◆ **Description of the task**:
Your answer should consist only of the lines below from the one with "hanger = Pos(0, 0, head_thickness)" through the one with "point = shown.matrix_world", copied exactly.

◆ **Information provided**:
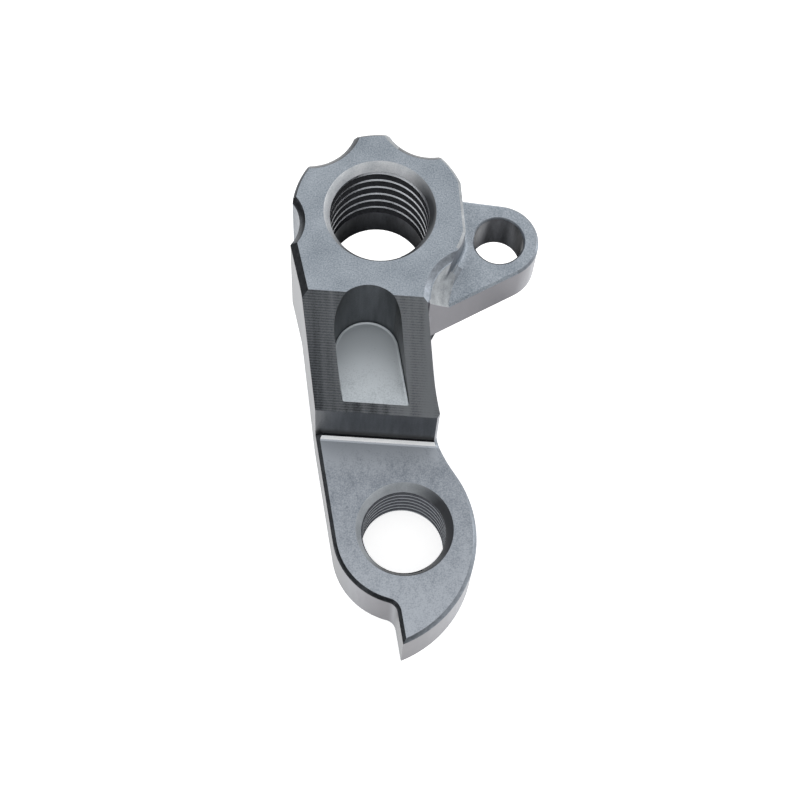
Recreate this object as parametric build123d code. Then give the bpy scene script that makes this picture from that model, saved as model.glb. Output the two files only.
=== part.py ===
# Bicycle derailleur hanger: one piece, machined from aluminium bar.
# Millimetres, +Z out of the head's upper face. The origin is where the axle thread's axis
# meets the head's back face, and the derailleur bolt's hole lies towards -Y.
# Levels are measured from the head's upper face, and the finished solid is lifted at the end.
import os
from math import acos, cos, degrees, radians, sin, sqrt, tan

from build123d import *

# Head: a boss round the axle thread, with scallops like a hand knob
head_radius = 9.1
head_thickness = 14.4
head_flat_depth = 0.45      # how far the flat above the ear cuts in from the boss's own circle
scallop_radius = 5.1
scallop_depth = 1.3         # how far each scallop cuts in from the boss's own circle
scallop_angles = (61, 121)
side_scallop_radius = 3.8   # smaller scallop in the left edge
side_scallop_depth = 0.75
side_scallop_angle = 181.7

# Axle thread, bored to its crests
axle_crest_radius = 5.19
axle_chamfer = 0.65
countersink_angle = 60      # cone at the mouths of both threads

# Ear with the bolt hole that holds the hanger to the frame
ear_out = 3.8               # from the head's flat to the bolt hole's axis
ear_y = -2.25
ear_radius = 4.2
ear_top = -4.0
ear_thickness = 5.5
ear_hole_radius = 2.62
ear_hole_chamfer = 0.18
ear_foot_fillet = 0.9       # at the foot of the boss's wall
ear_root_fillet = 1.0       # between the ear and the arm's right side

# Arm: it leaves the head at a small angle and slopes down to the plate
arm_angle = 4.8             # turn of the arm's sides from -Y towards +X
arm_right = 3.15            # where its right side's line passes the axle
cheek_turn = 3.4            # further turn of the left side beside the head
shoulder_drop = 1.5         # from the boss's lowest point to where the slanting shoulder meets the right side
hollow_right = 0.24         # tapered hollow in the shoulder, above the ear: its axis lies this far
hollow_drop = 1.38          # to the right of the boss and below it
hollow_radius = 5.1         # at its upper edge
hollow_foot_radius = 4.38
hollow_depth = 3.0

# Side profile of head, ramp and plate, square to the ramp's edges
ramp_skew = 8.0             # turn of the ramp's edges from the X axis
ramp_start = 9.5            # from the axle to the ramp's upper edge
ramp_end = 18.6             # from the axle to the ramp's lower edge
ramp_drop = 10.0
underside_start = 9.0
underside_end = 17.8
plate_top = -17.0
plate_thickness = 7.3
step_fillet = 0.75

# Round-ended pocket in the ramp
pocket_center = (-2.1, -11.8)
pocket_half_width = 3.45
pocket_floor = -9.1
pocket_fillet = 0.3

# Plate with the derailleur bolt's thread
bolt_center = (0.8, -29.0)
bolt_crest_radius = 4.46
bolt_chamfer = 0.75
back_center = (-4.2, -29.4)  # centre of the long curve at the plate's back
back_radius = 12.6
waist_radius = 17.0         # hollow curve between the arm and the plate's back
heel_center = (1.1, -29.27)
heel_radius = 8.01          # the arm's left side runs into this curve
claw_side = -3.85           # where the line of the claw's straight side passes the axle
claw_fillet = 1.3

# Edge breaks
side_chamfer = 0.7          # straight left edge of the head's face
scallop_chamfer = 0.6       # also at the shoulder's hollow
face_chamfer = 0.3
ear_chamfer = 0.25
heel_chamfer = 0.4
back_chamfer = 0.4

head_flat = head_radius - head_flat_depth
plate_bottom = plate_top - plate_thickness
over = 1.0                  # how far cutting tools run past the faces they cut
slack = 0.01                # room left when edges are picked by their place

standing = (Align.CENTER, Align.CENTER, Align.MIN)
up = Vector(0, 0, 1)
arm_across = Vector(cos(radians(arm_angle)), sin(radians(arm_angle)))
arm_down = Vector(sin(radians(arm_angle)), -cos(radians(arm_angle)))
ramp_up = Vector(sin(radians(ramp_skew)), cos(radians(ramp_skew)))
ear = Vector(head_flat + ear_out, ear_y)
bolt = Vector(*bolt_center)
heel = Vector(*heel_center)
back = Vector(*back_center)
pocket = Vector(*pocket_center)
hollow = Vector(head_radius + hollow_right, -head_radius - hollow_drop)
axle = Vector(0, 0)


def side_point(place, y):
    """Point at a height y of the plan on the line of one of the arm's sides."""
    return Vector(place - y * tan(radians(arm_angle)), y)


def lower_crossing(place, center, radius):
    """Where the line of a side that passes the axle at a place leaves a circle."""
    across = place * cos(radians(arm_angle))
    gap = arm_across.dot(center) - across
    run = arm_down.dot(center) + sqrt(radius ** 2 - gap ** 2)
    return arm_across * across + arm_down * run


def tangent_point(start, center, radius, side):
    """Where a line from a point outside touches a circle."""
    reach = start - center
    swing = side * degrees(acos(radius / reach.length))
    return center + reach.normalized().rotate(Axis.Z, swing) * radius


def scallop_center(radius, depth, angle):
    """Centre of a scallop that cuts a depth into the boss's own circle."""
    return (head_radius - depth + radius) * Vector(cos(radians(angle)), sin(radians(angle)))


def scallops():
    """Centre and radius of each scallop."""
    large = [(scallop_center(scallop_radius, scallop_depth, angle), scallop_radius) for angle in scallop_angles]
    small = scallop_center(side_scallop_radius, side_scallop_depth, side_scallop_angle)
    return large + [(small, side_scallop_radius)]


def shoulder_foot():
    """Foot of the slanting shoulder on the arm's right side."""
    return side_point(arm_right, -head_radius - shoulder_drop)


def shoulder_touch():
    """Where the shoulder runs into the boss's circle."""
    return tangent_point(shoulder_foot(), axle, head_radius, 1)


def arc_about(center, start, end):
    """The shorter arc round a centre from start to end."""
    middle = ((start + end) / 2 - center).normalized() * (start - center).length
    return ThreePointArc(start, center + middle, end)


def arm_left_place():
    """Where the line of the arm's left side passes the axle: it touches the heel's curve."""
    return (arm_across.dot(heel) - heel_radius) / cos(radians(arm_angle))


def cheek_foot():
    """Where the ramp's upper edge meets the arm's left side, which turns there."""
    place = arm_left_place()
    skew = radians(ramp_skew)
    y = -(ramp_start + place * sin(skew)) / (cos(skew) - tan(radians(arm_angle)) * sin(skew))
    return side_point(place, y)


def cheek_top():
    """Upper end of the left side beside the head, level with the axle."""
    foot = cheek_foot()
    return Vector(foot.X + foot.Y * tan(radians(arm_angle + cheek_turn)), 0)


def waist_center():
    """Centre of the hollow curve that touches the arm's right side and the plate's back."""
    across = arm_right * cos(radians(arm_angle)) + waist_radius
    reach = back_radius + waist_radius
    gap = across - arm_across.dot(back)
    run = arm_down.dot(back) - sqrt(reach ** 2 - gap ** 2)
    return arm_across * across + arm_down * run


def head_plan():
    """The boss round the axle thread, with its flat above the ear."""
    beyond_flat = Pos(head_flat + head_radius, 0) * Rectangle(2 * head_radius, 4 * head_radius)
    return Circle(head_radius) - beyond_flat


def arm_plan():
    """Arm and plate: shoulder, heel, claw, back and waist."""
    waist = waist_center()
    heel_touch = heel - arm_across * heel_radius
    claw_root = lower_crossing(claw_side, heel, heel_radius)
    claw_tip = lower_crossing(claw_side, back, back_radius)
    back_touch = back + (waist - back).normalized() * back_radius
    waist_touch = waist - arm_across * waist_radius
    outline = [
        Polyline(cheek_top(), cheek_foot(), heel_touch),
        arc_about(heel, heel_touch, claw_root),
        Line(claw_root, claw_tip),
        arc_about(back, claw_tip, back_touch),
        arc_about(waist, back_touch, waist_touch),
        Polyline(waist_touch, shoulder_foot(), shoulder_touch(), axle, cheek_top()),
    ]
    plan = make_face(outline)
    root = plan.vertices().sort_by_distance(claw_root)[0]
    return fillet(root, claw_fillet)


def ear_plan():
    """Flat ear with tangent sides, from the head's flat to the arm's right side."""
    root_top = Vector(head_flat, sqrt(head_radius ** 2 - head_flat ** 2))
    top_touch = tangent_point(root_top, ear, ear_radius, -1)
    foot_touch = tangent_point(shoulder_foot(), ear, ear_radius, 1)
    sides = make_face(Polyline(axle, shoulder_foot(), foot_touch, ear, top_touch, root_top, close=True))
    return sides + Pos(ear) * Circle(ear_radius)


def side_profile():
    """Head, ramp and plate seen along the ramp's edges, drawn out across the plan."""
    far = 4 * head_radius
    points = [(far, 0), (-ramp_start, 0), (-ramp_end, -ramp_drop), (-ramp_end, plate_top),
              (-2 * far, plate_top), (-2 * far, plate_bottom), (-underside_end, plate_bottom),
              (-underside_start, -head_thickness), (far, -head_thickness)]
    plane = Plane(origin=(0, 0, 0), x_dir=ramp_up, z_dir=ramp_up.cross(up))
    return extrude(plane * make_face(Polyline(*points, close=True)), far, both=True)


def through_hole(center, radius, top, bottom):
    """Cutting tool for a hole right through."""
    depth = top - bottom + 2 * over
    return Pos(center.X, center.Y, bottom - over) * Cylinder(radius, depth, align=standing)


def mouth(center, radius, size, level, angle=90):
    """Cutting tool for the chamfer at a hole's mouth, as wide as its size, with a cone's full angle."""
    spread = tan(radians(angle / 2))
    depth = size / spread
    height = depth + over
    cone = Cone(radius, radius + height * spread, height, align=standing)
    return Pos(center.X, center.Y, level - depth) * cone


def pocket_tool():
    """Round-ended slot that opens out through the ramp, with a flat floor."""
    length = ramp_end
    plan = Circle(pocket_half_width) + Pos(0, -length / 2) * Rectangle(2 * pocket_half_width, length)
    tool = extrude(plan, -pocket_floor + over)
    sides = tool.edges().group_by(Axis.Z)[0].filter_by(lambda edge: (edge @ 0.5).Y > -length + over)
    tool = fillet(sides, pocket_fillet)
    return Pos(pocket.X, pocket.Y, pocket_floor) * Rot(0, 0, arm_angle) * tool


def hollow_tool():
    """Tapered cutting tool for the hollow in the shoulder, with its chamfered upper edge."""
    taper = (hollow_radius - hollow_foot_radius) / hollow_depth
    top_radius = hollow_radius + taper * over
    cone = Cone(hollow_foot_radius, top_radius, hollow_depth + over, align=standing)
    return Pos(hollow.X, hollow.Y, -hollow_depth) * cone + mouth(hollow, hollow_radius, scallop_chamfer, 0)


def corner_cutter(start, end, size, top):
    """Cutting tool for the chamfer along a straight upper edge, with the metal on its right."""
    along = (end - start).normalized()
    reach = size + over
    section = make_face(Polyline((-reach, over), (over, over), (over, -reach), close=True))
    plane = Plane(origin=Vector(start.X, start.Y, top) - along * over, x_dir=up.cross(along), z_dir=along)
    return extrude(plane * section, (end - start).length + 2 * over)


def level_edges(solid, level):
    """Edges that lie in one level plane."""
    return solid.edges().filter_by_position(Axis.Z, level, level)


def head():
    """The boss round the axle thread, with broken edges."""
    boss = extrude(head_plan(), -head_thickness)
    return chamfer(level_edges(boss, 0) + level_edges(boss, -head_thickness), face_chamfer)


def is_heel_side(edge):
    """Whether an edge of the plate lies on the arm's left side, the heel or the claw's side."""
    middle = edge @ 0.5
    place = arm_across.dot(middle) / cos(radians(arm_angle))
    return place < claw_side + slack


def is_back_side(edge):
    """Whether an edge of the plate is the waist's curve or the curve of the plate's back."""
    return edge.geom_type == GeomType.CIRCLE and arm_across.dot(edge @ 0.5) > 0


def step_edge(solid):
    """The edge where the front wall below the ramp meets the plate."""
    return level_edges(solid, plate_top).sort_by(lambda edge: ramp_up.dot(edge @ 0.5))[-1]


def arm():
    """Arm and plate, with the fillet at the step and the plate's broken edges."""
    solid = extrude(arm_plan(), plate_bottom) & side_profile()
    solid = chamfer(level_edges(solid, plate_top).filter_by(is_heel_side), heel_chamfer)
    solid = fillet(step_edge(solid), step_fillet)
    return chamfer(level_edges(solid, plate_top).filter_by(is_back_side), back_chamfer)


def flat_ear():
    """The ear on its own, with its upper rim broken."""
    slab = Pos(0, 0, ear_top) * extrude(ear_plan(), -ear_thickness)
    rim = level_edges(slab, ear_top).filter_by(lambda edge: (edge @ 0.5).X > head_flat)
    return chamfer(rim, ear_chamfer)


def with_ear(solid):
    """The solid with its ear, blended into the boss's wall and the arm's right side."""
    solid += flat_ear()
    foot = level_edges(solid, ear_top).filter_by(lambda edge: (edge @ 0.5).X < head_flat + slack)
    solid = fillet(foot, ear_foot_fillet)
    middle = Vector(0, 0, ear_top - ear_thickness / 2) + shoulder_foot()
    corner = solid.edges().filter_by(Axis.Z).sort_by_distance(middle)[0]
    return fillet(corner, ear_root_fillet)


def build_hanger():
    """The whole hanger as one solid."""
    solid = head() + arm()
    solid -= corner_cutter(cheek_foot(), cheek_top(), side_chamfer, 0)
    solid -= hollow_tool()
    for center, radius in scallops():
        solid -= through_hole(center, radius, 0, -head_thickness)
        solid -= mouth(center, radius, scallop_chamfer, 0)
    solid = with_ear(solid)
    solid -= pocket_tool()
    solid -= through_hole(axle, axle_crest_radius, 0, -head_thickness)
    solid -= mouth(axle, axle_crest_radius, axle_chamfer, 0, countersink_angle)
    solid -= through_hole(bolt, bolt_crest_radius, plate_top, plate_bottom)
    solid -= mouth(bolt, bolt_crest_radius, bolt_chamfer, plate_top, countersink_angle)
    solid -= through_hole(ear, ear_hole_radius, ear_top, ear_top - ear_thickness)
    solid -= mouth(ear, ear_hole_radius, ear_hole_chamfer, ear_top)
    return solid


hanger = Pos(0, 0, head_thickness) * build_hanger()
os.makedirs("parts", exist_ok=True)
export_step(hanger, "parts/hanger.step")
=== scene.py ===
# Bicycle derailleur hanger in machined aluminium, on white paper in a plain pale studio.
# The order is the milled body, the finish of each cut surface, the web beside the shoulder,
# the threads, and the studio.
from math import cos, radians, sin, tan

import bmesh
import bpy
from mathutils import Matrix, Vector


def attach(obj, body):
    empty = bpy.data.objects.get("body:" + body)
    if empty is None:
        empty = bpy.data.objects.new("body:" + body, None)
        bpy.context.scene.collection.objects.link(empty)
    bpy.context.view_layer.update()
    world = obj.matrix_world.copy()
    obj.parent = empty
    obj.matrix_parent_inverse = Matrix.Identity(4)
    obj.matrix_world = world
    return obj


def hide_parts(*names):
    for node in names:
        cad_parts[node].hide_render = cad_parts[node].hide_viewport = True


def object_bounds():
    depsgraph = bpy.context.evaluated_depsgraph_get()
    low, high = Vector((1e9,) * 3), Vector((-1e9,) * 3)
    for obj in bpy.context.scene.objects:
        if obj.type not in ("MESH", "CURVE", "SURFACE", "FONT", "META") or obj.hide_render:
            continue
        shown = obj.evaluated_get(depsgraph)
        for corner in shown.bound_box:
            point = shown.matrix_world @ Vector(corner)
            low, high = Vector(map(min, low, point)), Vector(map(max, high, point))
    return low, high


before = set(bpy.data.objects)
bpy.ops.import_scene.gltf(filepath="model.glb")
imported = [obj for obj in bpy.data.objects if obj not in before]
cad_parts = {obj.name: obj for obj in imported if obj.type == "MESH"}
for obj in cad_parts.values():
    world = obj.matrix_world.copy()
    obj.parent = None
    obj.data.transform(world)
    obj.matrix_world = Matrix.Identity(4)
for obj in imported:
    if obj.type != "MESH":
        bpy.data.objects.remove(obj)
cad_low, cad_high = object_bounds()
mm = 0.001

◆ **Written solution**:
hanger = Pos(0, 0, head_thickness) * build_hanger()
os.makedirs("parts", exist_ok=True)
export_step(hanger, "parts/hanger.step")
=== scene.py ===
# Bicycle derailleur hanger in machined aluminium, on white paper in a plain pale studio.
# The order is the milled body, the finish of each cut surface, the web beside the shoulder,
# the threads, and the studio.
from math import cos, radians, sin, tan

import bmesh
import bpy
from mathutils import Matrix, Vector


def attach(obj, body):
    empty = bpy.data.objects.get("body:" + body)
    if empty is None:
        empty = bpy.data.objects.new("body:" + body, None)
        bpy.context.scene.collection.objects.link(empty)
    bpy.context.view_layer.update()
    world = obj.matrix_world.copy()
    obj.parent = empty
    obj.matrix_parent_inverse = Matrix.Identity(4)
    obj.matrix_world = world
    return obj


def hide_parts(*names):
    for node in names:
        cad_parts[node].hide_render = cad_parts[node].hide_viewport = True


def object_bounds():
    depsgraph = bpy.context.evaluated_depsgraph_get()
    low, high = Vector((1e9,) * 3), Vector((-1e9,) * 3)
    for obj in bpy.context.scene.objects:
        if obj.type not in ("MESH", "CURVE", "SURFACE", "FONT", "META") or obj.hide_render:
            continue
        shown = obj.evaluated_get(depsgraph)
        for corner in shown.bound_box:
            point = shown.matrix_world @ Vector(corner)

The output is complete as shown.